* Work to be completed
All lines featuring the string "bends" are to be listed.
[Start Input material]
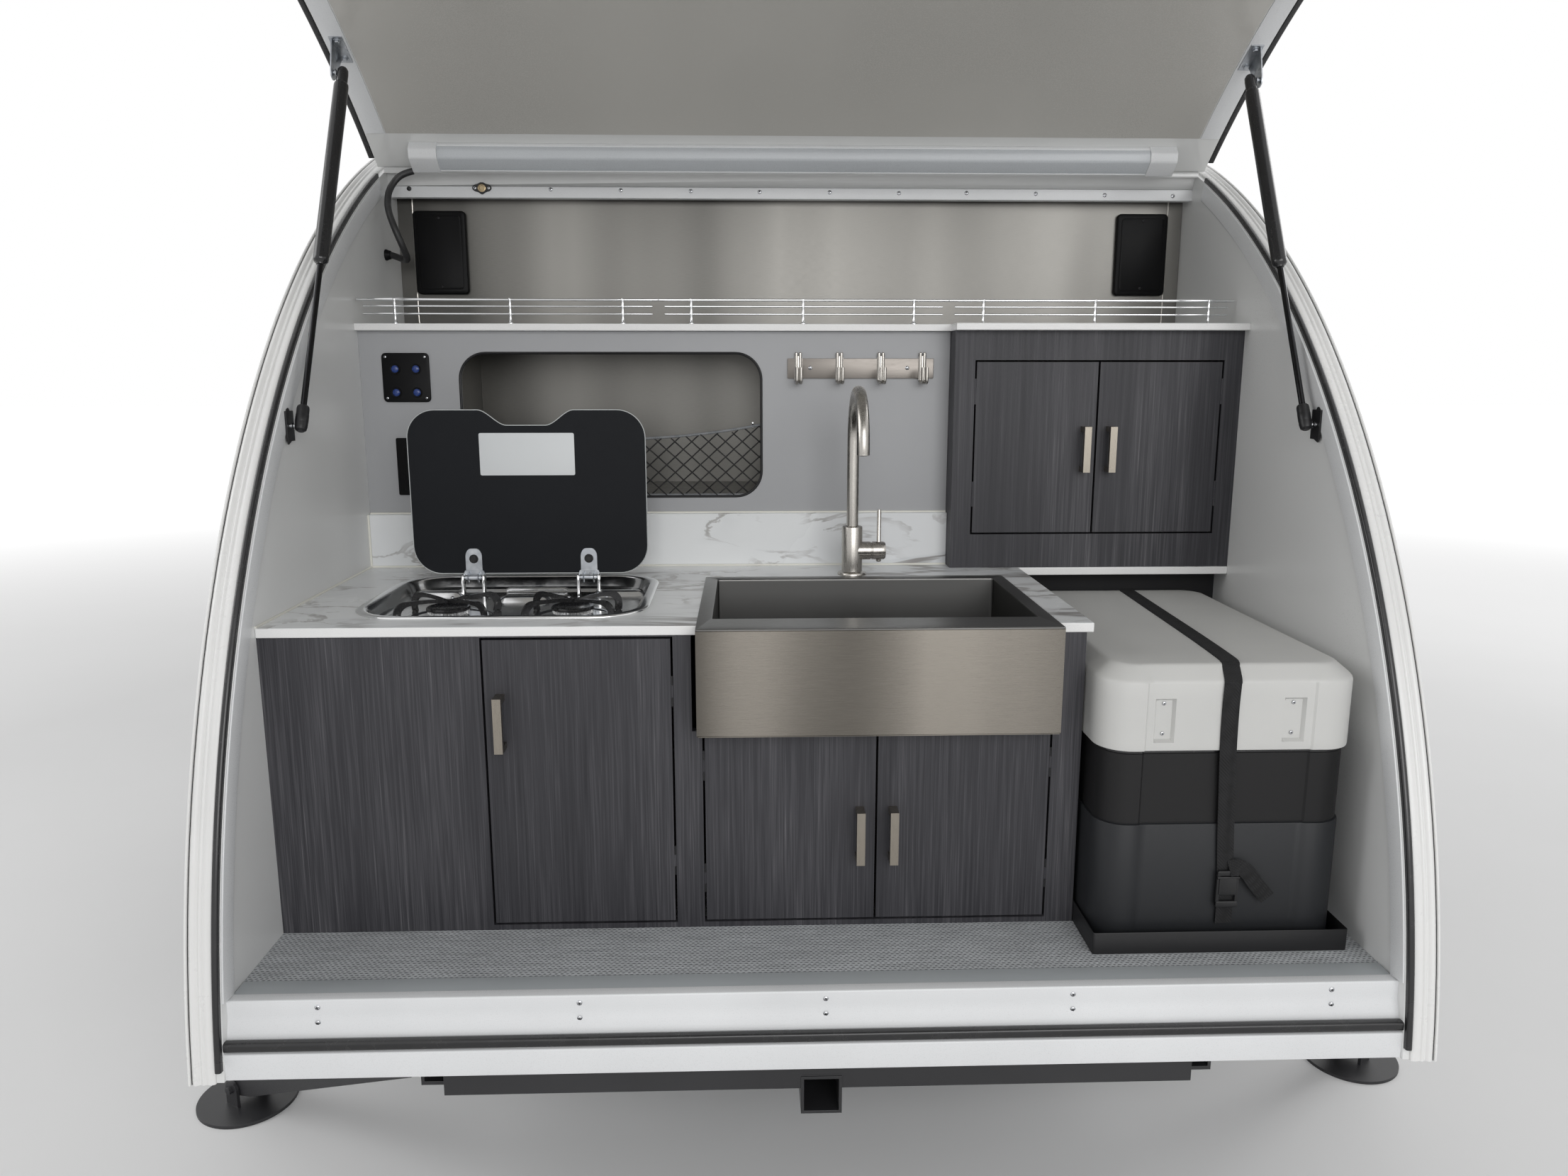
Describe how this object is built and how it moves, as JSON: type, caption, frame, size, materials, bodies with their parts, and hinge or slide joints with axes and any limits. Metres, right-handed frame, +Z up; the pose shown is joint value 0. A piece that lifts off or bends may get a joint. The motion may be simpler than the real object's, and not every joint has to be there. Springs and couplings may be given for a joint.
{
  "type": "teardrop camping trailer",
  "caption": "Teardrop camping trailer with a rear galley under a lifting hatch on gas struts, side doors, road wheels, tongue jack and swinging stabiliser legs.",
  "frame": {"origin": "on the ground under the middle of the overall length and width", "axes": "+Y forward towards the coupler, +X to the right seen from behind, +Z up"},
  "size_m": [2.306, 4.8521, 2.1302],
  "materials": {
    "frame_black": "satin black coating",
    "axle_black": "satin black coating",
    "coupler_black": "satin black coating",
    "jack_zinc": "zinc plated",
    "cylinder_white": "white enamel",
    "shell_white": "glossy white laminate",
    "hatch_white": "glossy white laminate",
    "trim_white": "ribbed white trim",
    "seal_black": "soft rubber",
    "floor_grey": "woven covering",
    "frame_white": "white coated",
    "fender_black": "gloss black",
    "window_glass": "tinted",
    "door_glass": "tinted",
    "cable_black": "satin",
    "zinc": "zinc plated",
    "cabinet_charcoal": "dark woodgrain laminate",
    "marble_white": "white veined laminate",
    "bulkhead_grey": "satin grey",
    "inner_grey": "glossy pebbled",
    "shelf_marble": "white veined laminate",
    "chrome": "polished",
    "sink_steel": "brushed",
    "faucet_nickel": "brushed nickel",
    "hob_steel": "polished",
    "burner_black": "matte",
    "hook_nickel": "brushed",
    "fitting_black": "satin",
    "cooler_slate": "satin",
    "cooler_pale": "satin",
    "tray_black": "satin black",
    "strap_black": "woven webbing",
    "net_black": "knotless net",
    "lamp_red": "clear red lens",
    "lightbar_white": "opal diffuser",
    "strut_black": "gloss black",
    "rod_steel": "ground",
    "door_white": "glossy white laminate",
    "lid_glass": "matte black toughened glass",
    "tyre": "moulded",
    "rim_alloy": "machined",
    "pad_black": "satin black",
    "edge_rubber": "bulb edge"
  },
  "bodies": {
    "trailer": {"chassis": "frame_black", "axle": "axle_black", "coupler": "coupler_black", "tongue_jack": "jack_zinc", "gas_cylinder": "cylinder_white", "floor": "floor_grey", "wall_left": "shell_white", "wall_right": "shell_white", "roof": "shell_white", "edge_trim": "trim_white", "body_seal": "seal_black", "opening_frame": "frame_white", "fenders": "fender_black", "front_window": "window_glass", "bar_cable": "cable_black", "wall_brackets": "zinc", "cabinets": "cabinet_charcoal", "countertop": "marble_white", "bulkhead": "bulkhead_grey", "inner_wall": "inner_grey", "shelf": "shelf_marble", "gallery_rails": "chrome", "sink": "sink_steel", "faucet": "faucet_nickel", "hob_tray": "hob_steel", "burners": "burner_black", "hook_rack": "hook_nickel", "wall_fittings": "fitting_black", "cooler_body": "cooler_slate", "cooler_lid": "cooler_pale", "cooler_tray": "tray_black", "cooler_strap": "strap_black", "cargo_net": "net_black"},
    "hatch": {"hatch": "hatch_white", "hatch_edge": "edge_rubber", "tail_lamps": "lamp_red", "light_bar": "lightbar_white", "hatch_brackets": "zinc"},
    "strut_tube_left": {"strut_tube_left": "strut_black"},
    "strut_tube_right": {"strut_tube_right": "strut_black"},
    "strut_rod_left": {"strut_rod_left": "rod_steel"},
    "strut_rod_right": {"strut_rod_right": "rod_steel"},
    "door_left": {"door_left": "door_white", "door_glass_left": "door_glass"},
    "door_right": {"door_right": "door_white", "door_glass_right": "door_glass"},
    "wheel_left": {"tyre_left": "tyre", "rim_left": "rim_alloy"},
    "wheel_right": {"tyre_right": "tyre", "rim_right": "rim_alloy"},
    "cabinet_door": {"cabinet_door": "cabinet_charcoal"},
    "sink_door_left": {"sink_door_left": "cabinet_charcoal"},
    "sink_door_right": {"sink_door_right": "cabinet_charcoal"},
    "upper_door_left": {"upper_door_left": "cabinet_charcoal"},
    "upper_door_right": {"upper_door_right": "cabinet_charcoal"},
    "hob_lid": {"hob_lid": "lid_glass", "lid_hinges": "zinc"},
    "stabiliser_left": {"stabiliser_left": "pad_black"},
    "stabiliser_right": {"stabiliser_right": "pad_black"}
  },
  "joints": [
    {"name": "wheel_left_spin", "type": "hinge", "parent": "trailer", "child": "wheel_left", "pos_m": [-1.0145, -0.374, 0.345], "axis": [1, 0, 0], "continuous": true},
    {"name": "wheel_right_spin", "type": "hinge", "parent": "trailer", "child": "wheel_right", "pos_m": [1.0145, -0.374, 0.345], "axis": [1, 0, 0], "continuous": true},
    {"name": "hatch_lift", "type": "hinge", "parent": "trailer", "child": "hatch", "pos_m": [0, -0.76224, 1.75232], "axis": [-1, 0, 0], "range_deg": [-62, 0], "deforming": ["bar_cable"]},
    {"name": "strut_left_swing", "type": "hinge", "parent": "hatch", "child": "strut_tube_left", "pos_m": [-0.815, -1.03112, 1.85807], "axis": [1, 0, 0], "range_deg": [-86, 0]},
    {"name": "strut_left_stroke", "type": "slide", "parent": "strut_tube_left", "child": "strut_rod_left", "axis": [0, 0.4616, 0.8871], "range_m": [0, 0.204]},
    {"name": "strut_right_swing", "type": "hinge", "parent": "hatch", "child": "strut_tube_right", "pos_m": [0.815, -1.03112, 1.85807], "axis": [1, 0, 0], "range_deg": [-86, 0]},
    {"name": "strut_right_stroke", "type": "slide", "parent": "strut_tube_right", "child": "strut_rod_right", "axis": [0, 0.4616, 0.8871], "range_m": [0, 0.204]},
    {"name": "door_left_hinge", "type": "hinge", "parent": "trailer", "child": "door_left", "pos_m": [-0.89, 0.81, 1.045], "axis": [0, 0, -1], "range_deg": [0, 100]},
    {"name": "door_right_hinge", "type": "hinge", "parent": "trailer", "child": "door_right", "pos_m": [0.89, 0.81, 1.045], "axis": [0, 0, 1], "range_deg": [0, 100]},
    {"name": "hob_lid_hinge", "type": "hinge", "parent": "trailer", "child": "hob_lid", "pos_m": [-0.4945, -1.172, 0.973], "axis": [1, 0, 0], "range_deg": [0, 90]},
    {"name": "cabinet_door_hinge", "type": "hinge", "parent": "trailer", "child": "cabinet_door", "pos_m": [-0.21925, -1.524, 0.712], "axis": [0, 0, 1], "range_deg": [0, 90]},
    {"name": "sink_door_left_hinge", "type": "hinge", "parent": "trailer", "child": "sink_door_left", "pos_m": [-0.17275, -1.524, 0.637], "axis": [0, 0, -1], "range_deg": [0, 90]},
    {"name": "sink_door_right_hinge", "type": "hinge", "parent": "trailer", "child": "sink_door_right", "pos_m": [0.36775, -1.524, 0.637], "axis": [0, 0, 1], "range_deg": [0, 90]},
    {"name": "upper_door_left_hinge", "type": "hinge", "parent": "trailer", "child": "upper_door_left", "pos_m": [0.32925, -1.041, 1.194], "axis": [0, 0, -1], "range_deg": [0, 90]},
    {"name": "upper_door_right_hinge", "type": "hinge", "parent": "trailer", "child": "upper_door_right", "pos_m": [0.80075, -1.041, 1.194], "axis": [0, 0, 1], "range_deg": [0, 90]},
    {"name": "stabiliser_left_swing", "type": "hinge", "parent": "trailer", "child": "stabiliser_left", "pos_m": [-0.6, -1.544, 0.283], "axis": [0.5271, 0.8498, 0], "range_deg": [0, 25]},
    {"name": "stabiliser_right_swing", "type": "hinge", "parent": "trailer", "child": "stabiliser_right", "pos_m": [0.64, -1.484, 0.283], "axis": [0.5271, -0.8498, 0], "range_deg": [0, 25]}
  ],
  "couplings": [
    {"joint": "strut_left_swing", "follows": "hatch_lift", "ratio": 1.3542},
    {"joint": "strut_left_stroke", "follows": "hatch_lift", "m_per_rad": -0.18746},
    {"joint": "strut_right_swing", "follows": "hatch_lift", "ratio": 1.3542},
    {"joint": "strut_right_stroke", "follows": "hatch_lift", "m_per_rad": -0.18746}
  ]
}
[End Input material]
[Start Input material]
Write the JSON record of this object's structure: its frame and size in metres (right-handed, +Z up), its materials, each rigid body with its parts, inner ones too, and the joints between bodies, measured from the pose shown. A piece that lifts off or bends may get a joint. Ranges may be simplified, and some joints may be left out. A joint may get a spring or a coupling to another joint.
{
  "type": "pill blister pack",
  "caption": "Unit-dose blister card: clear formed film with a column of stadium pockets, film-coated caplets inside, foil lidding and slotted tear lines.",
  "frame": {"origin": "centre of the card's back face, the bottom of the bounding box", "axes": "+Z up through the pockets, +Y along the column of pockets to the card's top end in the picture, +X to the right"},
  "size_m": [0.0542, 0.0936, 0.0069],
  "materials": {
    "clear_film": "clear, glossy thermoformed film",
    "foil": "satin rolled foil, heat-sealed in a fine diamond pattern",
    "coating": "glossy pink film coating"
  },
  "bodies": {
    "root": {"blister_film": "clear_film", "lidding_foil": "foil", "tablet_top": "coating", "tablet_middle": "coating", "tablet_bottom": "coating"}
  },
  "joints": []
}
[End Input material]
[Start Input material]
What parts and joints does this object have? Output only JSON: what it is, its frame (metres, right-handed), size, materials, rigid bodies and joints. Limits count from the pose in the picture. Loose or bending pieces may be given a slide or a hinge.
[End Input material]
* Solution for this task
Describe how this object is built and how it moves, as JSON: type, caption, frame, size, materials, bodies with their parts, and hinge or slide joints with axes and any limits. Metres, right-handed frame, +Z up; the pose shown is joint value 0. A piece that lifts off or bends may get a joint. The motion may be simpler than the real object's, and not every joint has to be there. Springs and couplings may be given for a joint.
Write the JSON record of this object's structure: its frame and size in metres (right-handed, +Z up), its materials, each rigid body with its parts, inner ones too, and the joints between bodies, measured from the pose shown. A piece that lifts off or bends may get a joint. Ranges may be simplified, and some joints may be left out. A joint may get a spring or a coupling to another joint.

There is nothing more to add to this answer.